Welcome to the ArcheryTalk Video Forum

The ArcheryTalk team is aiming to produce new video content each week for our *YouTube Channel* and figured we needed to create a place to share it on the forum.

Instead of creating a new forum exclusively for our video, we thought it would be even better to have a place for all of us to share archery videos. 

Whether you are posting your personally produced video or a clip you found on YouTube that you wanted to share with the rest of us, this is the place to do it.

The only thing we ask is to keep it archery related and keep it clean.

For Archery Hunting Specific video content please share it in the Hunting Video and Media Subforum. 

-AT Admin Team


----------



## Jimmyholbrook19 (Aug 18, 2018)

Sweet!


----------



## GuntherChaconne (Mar 9, 2015)

How do you post YouTube videos to play with in the Forum page?
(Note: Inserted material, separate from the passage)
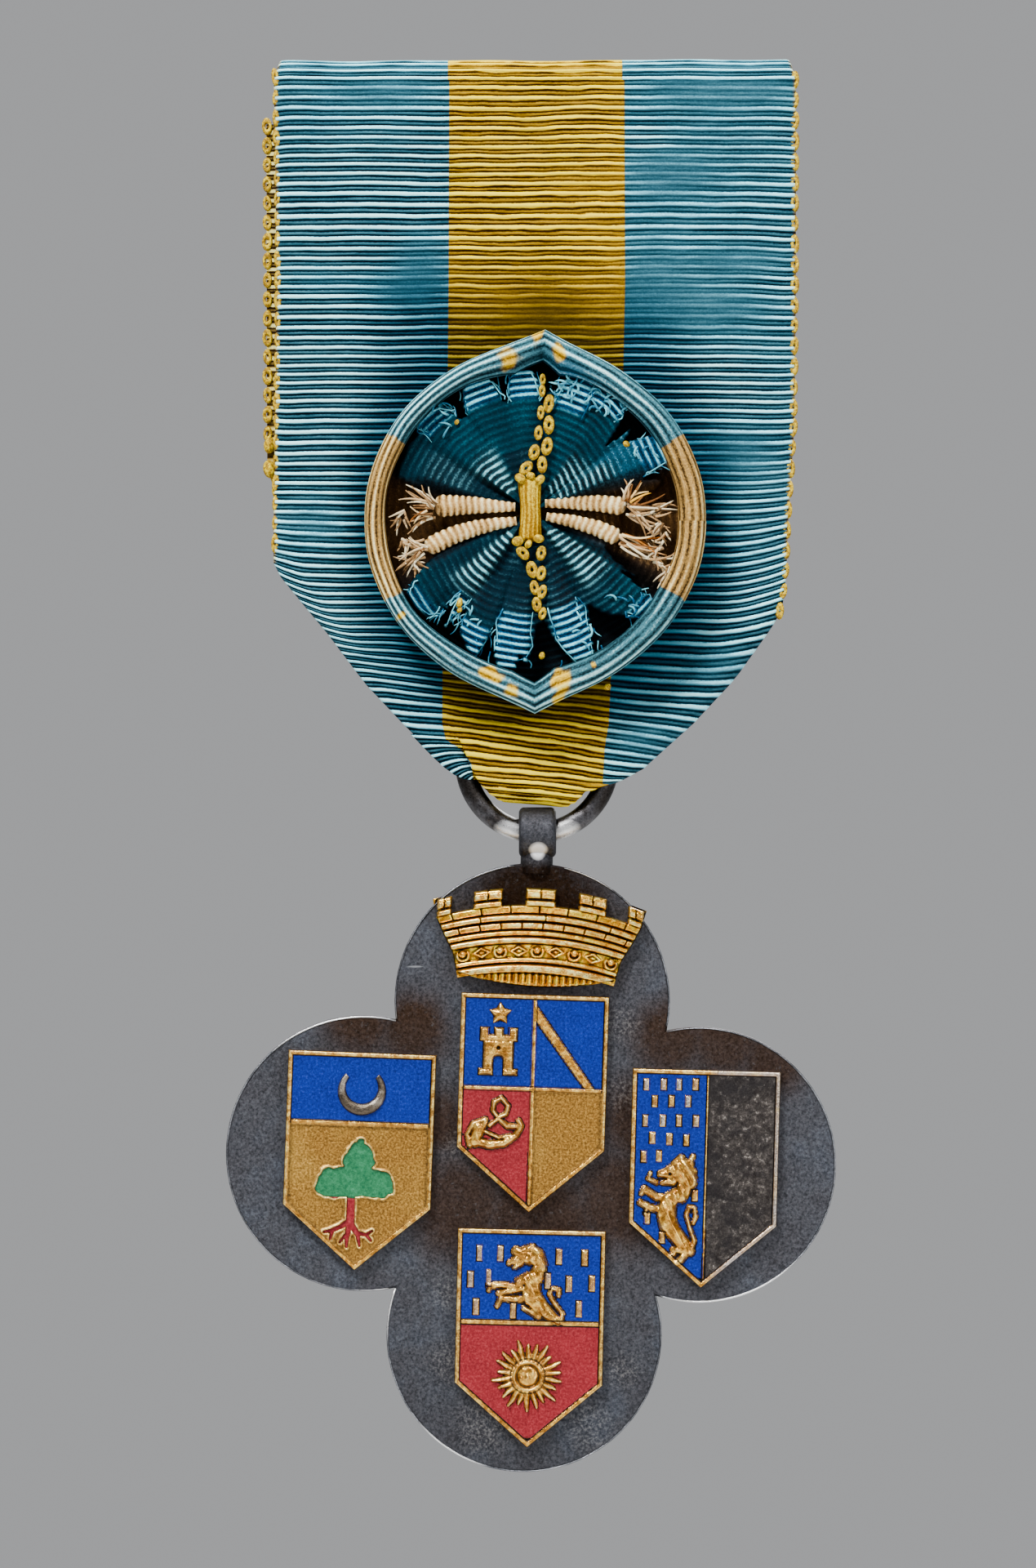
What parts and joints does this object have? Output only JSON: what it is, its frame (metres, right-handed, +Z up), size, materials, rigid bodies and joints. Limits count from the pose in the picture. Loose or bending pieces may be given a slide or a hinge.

I tried to do it the old way with the brackets with yt inside but it didn't work.


----------



## IGluIt4U (Sep 22, 2004)

Testing to see.....


----------



## IGluIt4U (Sep 22, 2004)

Yes, it does... copy the url after the = sign in youtube then include it in the bbcode brackets, like this (but without the spaces) [ yt]5973v7EGT7Y[ /yt]


----------



## primal-bow (Jun 5, 2008)

allenreedy2438 said:


> Come on just let me sell my stuff quit being a communist like Hillary


with comments like that no wonder AT won't let you sale on here.....


----------



## IGluIt4U (Sep 22, 2004)

Spamming rarely pays off... :zip:


----------



## xX-RHINO-Xx (Feb 27, 2017)

lol ..... Do not recall seen video like this before !


----------



## timrafferty17 (Apr 9, 2020)

IGluIt4U said:


> Testing to see.....


Omg lmao .. needed that laugh !! Ty sir 


Sent from my iPhone using Tapatalk


----------



## DirtAndRocks (Oct 15, 2020)

Getting back into archery after 10 yrs. All of the content and especially the videos are super helpful.


----------



## Chris1ny (Oct 23, 2006)

Interesting


----------